Single-use plastic litter almost doubles during pandemic

© Can Stock Photo / obencem

According to a report by a group that tracks the amount of single-use plastics found along Canada’s shorelines, the amount of single-use plastics discarded has almost doubled.

The Great Canadian Shoreline Cleanup’s annual Dirty Dozen Report says single-use food and beverage litter accounted for more than a quarter of all garbage found.

“We were startled to see that single-use food and beverage litter increased from 15.3 per cent of all litter in 2019 to 26.6 per cent in 2020,” said Outreach Specialist Julia Wakeling. “We suspect the change may be one of the many implications of COVID-19, including more people ordering restaurant takeaway and consuming more individually packaged foods.”

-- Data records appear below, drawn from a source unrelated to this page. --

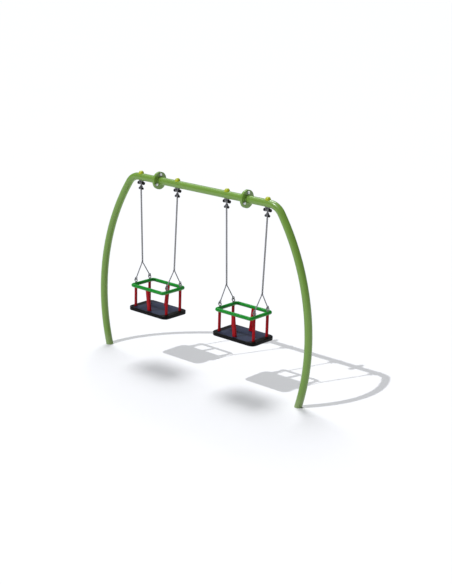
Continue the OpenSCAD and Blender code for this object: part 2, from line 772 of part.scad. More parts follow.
left_leg();
right_leg();
crossbeam();
flange_bolts();
flange_washers();
flange_nuts();
hanger_bolts();
hanger_washers();
hanger_caps();
bracket(-1, 1);  // left_outer_bracket
bracket(-1, -1);  // left_inner_bracket
bracket(1, -1);  // right_inner_bracket
bracket(1, 1);  // right_outer_bracket
axle_bolts();
axle_nuts();
axle_caps();
knuckle(-1, 1);  // left_outer_knuckle
knuckle(-1, -1);  // left_inner_knuckle
knuckle(1, -1);  // right_inner_knuckle
knuckle(1, 1);  // right_outer_knuckle
bushes(-1);  // left_bushes
bushes(1);  // right_bushes
pins(-1);  // left_pins
pins(1);  // right_pins
pin_nuts(-1);  // left_pin_nuts
pin_nuts(1);  // right_pin_nuts
pin_caps(-1);  // left_pin_caps
pin_caps(1);  // right_pin_caps
top_eyes(-1);  // left_top_eyes
top_eyes(1);  // right_top_eyes
bottom_eyes(-1);  // left_bottom_eyes
bottom_eyes(1);  // right_bottom_eyes
chain(-1, 1);  // left_outer_chain
chain(-1, -1);  // left_inner_chain
chain(1, -1);  // right_inner_chain
chain(1, 1);  // right_outer_chain
rods(-1, 1);  // left_outer_rods
rods(-1, -1);  // left_inner_rods
rods(1, -1);  // right_inner_rods
rods(1, 1);  // right_outer_rods
apex_pins(-1);  // left_apex_pins
apex_pins(1);  // right_apex_pins
eye_bolts(-1);  // left_eye_bolts
eye_bolts(1);  // right_eye_bolts
rail(-1);  // left_rail
rail(1);  // right_rail
corner_posts(-1);  // left_corner_posts
corner_posts(1);  // right_corner_posts
middle_posts(-1);  // left_middle_posts
middle_posts(1);  // right_middle_posts
tie_rods(-1);  // left_tie_rods
tie_rods(1);  // right_tie_rods
seat_plate(-1);  // left_seat_plate
seat_plate(1);  // right_seat_plate
seat_core(-1);  // left_seat_core
seat_core(1);  // right_seat_core
seat_washers(-1);  // left_seat_washers
seat_washers(1);  // right_seat_washers
seat_nuts(-1);  // left_seat_nuts
seat_nuts(1);  // right_seat_nuts
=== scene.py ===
"""Looks of the two-bay arch swing: moulded pieces, weld beads, finishes and a plain studio."""

import math

import bmesh
import bpy
from bpy.props import FloatProperty, FloatVectorProperty, PointerProperty
from mathutils import Matrix, Vector


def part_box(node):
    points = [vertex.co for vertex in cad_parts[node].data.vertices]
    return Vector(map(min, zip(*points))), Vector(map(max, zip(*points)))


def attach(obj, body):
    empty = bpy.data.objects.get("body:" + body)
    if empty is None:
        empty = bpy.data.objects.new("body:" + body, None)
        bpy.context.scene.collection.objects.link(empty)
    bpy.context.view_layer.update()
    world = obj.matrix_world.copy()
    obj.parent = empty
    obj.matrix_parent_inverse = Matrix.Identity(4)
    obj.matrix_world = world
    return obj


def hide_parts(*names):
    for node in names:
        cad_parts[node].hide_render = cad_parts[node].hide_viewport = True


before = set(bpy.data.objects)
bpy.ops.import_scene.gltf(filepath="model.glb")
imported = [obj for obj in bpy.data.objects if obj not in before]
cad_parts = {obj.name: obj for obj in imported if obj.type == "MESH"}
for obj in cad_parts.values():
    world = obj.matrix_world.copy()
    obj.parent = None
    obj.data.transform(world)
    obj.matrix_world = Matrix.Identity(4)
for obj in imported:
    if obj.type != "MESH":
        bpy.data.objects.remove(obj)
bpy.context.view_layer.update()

bl_info = {
    "name": "Two-bay arch swing",
    "version": (1, 0, 0),
    "blender": (4, 5, 0),
    "location": "3D View > Sidebar > Swing",
    "description": "Moulded pieces, finishes and studio around the swing's frame",
    "category": "Object",
}

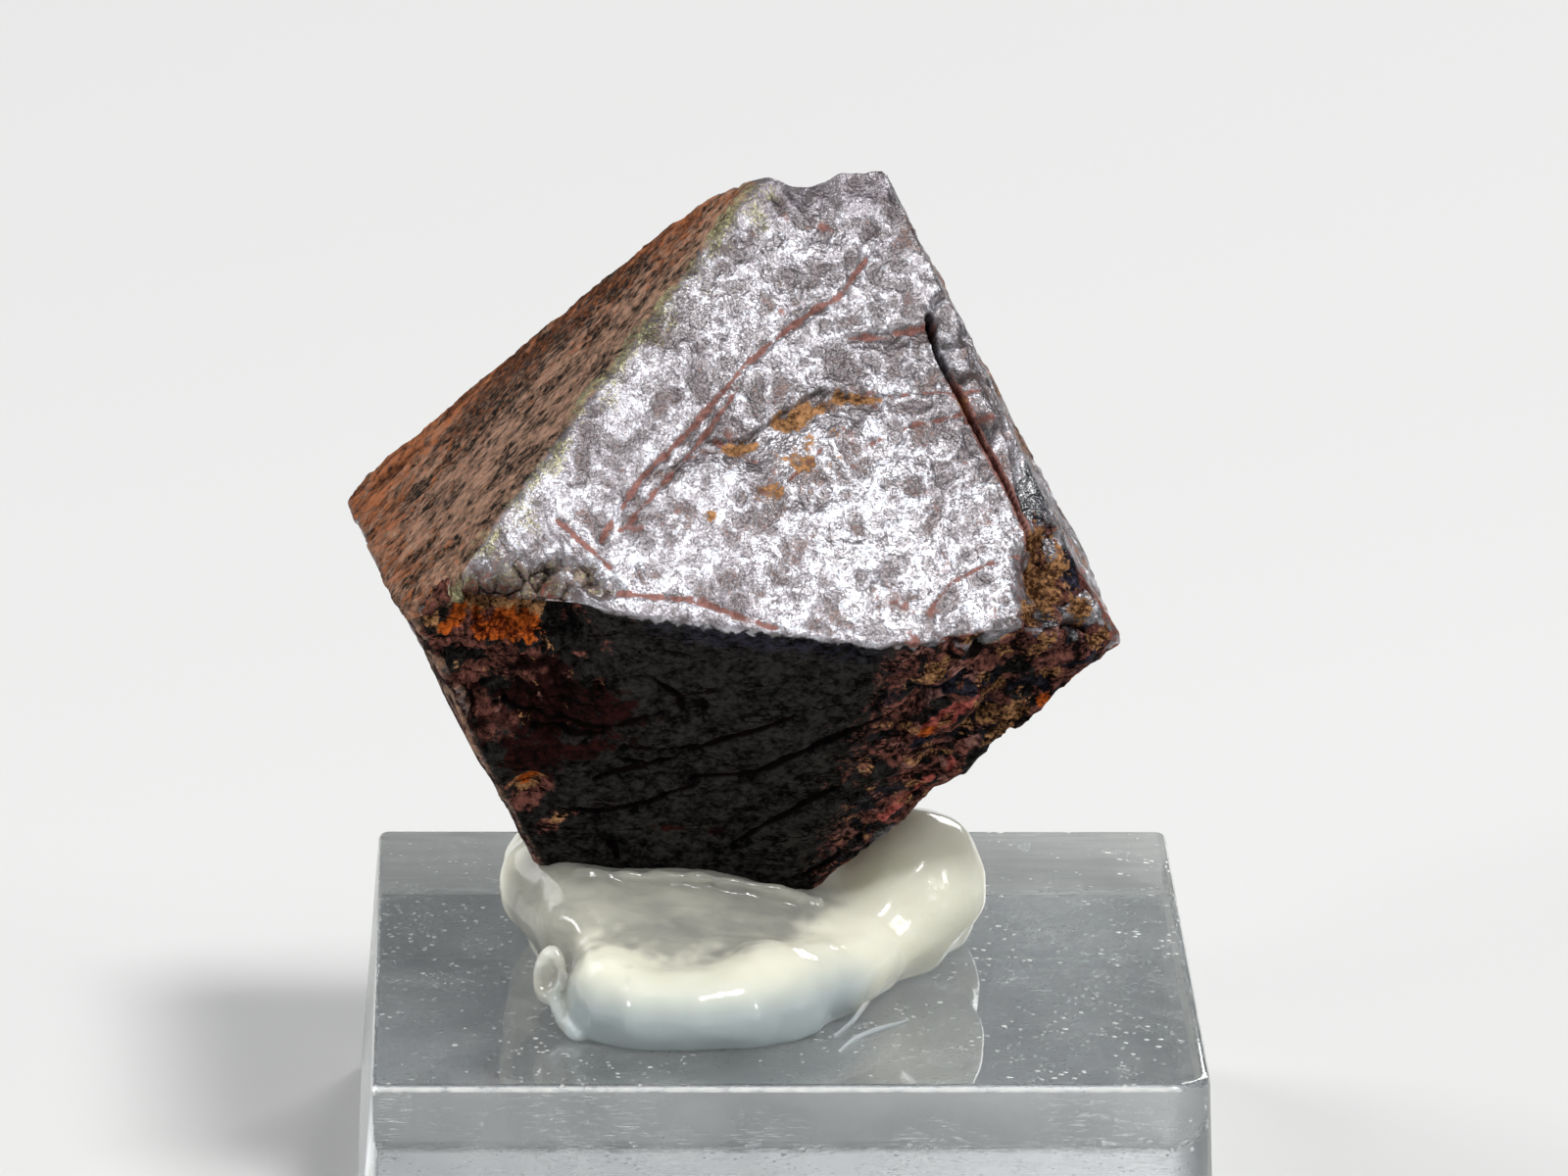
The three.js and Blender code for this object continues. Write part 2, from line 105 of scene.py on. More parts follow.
# Relief of the upper left face, and the fine grain of the others
STREAK_DIRECTION = (0.49, 0.87)  # across and up
STREAK_HEIGHT = 0.09
GRANULE_HEIGHT = 0.05
FINE_HEIGHT = 0.04

# Relief of the rusty and lumpy ground
CREVICE_DEPTH = 0.2  # between the crumbs
CRUMB_DEPTH = 0.16  # of the lowest crumbs
LUMP_DEPTH = 1.4  # in heights of the face's lumps

# Pits and dips: the face, its place there (across, up), half sizes, turn in degrees and depth
HOLLOWS = [
    ("brokenTip", (-1.8, 5.0), (1.1, 9.0), 0, 0.55),
    ("lowerFront", (-6.7, 7.1), (3.3, 1.9), -8, 1.5),
    ("lowerFront", (-6.2, -1.3), (1.0, 1.1), 0, 0.6),
    ("lowerFront", (-7.4, 3.6), (2.2, 2.0), 0, 0.45),
    ("brokenCorner", (2.3, -3.6), (1.0, 1.6), 0, 0.4),
    ("brokenCorner", (3.3, -5.4), (0.9, 0.6), 0, 0.9),
    ("front", (-0.6, 0.3), (1.6, 1.1), 20, 0.12),
]
HOLLOW_REACH = 0.8  # how far under its face a pit still shows
ROUGH_RIM = ("front", (-8.3, -3.5), (3.1, 0.85), 5)  # the lumpy rim over that pit
CRUMBLY = ("lowerFront", (-7.3, 5.2), (3.4, 4.2), 12)  # the rusty, crumbly part round the deepest pit

FISSURE = [(5.15, 4.7), (5.25, 3.5), (5.75, 2.1), (6.5, 0.1), (7.1, -1.5), (7.55, -2.9)]
FISSURE_HALF_WIDTHS = (0.1, 0.1, 0.06, 0.04, 0.05, 0.03)
FISSURE_DEPTH = 1.4
FISSURE_SIDE = [(up, across) for across, up in reversed(FISSURE)]  # as a table of heights
GROOVE_DEPTH = 0.16  # between the pillows on the strip beyond the fissure
PILLOW_HEIGHT = 0.1

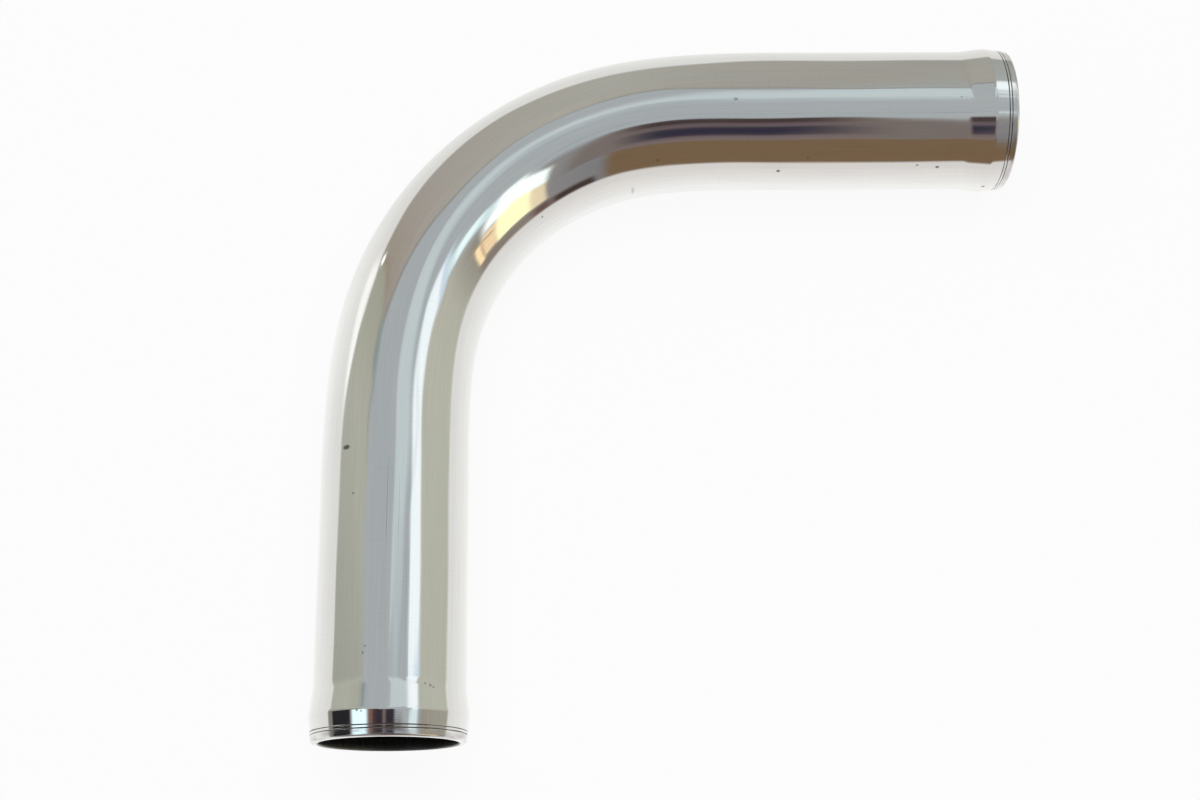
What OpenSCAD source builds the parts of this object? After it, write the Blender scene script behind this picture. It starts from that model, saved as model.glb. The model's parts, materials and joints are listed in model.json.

For the first time in the cleanup’s 27-year history, volunteers also found masks and other personal protective equipment.

“We didn’t have a category on our data cards last year to formally track the amount of PPE-related litter — but we have added one for 2021,” she added.

Shoreline cleanups were suspended for four months during the pandemic. Even afterwards, they were limited to solo and single-household events. The Great Canadian Shoreline Cleanup witnessed a 70 per cent drop in participation last year.

About 15,000 people did take part, removing over 41,000 kilograms of litter. That compares to 83,815 volunteers in 2019 and 163,505 kilograms.

Pollution, especially plastic pollution, is one of the greatest threats facing our ocean, but it is a threat we can tackle together,” said President and CEO of Ocean Wise, Lasse Gustavsson. “Each decision we make at work, home, at school, or out and about has the potential to make a positive impact.”

© Can Stock Photo / svedoliver

© Can Stock Photo / svedoliver

The organization hopes to boost participation in 2021.

Fish, birds, turtles and other wildlife often mistake litter and plastic for food or become tangled in it.

“Every piece of garbage we remove from our freshwater and marine shorelines is one less piece that can harm wildlife,” Megan Leslie, the president and CEO of the World Wildlife Fund Canada, said.

The federal government has proposed legislation to ban six kinds of single-use plastics by 2022, including plastic grocery bags, straws, stir sticks, plastic cutlery, six-pack rings, and some food containers.

Cigarette butts once again topped the group’s Dirty Dozen list of the most commonly found litter in Canada.

The Great Canadian Shoreline Cleanup is a partnership by Ocean Wise and WWF-Canada and one of the biggest direct-action conservation programs in the country.